- PROBLEM TO WORK ON:
Set down, exactly as written, only the lines starting with the one that holds "box = part.Shape.BoundBox" and ending with the one that holds "return low, high".

--- Start DATA EXTRACT ---

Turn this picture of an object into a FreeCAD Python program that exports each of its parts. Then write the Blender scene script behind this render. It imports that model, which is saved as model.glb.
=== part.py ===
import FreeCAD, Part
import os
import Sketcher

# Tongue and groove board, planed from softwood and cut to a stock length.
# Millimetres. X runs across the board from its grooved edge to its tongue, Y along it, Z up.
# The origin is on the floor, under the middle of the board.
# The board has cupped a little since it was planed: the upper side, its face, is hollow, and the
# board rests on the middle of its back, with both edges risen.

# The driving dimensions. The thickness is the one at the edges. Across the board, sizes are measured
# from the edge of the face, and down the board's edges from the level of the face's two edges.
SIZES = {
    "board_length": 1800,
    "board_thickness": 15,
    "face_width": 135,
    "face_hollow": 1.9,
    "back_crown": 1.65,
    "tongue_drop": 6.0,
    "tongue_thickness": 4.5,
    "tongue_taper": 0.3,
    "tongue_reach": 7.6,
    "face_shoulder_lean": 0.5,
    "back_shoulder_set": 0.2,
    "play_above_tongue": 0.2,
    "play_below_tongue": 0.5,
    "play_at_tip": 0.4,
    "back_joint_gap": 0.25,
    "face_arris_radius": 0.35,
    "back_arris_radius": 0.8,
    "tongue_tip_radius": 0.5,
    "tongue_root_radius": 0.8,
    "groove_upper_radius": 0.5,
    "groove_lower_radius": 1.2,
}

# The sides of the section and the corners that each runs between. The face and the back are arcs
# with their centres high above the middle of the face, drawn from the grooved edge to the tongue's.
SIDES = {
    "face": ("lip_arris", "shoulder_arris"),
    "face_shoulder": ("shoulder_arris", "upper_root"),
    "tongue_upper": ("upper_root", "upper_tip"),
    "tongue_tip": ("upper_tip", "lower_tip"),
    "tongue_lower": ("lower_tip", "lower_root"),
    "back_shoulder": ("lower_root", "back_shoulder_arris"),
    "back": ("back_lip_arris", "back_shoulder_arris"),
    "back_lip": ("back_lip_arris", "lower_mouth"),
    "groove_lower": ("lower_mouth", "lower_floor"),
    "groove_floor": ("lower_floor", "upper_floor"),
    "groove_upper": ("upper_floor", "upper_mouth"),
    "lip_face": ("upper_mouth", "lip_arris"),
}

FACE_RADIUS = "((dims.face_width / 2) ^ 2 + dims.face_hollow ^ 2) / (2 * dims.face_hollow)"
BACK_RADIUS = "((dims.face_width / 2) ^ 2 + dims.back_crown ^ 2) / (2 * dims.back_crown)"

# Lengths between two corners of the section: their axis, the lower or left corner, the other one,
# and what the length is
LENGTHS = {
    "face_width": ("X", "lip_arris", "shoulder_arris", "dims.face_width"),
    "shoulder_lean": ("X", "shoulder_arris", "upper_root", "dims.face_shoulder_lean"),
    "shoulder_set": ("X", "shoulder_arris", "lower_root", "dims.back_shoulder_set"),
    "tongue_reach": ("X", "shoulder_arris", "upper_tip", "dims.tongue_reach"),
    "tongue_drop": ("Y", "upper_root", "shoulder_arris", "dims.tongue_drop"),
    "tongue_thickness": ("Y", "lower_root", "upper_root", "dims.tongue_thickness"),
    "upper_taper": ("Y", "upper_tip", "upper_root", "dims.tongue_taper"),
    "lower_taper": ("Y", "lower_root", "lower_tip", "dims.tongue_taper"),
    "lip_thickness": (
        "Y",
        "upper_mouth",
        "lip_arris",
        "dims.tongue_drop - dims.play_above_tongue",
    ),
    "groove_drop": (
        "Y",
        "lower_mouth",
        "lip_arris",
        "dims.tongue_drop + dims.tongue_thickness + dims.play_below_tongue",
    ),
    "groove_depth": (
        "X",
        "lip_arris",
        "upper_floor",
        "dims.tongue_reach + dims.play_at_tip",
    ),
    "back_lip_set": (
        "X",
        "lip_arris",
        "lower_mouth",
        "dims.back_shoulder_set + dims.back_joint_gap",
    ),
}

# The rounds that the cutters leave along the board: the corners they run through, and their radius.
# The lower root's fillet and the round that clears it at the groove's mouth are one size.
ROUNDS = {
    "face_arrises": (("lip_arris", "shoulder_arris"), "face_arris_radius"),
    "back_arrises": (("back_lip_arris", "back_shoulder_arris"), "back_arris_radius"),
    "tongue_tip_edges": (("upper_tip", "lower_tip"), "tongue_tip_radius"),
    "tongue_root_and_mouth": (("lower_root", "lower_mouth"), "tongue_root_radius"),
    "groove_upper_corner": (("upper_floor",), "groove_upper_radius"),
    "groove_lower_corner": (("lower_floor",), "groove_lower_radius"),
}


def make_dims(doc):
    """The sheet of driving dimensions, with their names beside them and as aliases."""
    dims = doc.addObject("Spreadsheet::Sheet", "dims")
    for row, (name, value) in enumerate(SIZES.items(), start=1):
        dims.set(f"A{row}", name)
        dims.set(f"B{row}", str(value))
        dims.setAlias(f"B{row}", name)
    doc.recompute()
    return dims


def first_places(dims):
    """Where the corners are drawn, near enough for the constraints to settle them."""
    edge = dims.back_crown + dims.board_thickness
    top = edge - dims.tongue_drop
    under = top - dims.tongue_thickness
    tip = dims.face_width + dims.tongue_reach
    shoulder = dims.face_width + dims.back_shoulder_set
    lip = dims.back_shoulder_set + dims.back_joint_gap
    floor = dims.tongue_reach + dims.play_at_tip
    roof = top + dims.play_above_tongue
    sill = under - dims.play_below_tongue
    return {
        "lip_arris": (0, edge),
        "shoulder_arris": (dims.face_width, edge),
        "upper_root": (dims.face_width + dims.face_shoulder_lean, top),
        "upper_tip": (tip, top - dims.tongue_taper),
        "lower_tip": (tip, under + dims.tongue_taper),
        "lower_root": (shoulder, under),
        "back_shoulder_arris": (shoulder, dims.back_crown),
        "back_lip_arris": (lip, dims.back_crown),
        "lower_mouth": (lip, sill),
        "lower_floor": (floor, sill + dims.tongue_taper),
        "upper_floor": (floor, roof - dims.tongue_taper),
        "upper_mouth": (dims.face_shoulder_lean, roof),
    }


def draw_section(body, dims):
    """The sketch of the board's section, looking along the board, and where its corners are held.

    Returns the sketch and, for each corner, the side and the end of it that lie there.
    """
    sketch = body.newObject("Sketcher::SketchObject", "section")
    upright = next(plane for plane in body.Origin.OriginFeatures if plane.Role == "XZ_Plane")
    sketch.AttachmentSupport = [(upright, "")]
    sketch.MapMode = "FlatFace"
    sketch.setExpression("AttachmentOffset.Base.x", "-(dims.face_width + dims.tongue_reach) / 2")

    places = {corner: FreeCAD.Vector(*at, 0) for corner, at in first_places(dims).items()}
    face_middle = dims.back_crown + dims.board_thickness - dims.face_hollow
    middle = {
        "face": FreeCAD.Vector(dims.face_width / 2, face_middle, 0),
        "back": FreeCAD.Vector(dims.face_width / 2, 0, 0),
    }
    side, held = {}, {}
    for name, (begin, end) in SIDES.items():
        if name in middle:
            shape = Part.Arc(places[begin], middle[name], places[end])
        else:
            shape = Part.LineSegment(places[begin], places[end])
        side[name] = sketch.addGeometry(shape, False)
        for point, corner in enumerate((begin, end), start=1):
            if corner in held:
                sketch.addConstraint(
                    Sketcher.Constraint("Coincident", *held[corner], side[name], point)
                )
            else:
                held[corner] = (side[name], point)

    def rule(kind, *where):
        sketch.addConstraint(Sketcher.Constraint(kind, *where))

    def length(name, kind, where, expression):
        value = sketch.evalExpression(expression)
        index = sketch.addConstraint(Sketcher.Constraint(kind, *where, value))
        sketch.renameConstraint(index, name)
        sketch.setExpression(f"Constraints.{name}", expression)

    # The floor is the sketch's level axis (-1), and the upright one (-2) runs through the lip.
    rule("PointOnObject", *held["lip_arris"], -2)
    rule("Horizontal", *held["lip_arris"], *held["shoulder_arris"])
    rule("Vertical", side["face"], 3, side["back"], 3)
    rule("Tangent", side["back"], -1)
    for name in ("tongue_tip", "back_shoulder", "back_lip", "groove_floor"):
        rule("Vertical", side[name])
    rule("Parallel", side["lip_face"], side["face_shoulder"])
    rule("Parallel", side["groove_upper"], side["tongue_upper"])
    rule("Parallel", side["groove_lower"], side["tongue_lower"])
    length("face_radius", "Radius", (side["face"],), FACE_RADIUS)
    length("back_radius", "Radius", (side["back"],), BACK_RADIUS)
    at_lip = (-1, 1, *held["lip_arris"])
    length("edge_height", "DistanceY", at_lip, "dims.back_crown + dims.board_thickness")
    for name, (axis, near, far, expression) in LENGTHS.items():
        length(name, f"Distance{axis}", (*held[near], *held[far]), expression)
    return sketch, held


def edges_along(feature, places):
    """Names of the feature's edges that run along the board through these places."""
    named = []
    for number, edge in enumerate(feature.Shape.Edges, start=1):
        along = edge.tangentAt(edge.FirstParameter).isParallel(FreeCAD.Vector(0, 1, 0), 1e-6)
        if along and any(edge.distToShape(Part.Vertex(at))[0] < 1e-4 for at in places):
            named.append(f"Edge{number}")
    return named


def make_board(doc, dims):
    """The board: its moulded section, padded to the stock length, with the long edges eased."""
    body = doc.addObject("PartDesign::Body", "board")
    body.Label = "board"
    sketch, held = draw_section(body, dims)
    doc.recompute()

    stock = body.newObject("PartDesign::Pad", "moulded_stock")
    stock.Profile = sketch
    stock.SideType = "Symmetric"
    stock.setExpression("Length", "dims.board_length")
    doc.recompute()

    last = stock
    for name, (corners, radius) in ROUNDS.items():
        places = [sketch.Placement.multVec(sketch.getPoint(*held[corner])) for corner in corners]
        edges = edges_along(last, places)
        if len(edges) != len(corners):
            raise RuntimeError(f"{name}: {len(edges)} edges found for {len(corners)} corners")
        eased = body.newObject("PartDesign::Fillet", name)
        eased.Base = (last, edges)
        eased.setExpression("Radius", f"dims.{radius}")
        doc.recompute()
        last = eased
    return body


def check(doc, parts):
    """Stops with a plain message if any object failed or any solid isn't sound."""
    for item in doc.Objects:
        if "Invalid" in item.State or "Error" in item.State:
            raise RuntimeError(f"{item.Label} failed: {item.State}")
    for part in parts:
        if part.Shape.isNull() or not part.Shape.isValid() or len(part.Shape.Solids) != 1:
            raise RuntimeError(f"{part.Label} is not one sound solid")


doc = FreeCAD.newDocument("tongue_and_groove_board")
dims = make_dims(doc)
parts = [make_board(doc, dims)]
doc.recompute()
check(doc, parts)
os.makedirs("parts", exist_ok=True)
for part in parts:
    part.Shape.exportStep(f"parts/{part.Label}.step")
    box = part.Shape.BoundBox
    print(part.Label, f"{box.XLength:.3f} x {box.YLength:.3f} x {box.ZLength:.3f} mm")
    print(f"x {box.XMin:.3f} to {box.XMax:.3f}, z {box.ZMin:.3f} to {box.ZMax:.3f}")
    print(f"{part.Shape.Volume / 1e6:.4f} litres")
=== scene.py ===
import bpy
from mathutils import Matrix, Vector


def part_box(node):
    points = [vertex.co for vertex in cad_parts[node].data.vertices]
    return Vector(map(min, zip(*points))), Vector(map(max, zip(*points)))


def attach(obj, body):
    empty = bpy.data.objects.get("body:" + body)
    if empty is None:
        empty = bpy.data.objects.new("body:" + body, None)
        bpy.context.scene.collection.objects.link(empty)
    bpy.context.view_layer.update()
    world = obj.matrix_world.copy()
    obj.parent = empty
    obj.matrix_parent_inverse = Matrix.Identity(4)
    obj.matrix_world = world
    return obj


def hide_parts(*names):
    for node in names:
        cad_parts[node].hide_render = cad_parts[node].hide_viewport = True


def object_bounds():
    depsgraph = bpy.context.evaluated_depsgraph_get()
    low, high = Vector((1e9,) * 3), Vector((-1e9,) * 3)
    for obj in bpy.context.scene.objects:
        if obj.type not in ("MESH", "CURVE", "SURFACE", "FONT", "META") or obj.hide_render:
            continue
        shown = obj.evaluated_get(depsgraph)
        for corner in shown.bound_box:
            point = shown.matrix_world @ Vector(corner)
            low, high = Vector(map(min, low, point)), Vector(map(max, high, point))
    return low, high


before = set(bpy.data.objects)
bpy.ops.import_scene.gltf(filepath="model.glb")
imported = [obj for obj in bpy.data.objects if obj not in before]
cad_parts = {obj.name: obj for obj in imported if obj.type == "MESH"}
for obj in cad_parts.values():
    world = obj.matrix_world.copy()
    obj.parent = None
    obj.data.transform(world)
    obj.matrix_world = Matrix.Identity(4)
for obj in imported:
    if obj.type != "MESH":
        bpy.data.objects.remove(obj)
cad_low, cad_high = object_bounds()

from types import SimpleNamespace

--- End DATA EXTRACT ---

- SOLUTION TO THE PROBLEM:
    box = part.Shape.BoundBox
    print(part.Label, f"{box.XLength:.3f} x {box.YLength:.3f} x {box.ZLength:.3f} mm")
    print(f"x {box.XMin:.3f} to {box.XMax:.3f}, z {box.ZMin:.3f} to {box.ZMax:.3f}")
    print(f"{part.Shape.Volume / 1e6:.4f} litres")
=== scene.py ===
import bpy
from mathutils import Matrix, Vector


def part_box(node):
    points = [vertex.co for vertex in cad_parts[node].data.vertices]
    return Vector(map(min, zip(*points))), Vector(map(max, zip(*points)))


def attach(obj, body):
    empty = bpy.data.objects.get("body:" + body)
    if empty is None:
        empty = bpy.data.objects.new("body:" + body, None)
        bpy.context.scene.collection.objects.link(empty)
    bpy.context.view_layer.update()
    world = obj.matrix_world.copy()
    obj.parent = empty
    obj.matrix_parent_inverse = Matrix.Identity(4)
    obj.matrix_world = world
    return obj


def hide_parts(*names):
    for node in names:
        cad_parts[node].hide_render = cad_parts[node].hide_viewport = True


def object_bounds():
    depsgraph = bpy.context.evaluated_depsgraph_get()
    low, high = Vector((1e9,) * 3), Vector((-1e9,) * 3)
    for obj in bpy.context.scene.objects:
        if obj.type not in ("MESH", "CURVE", "SURFACE", "FONT", "META") or obj.hide_render:
            continue
        shown = obj.evaluated_get(depsgraph)
        for corner in shown.bound_box:
            point = shown.matrix_world @ Vector(corner)
            low, high = Vector(map(min, low, point)), Vector(map(max, high, point))
    return low, high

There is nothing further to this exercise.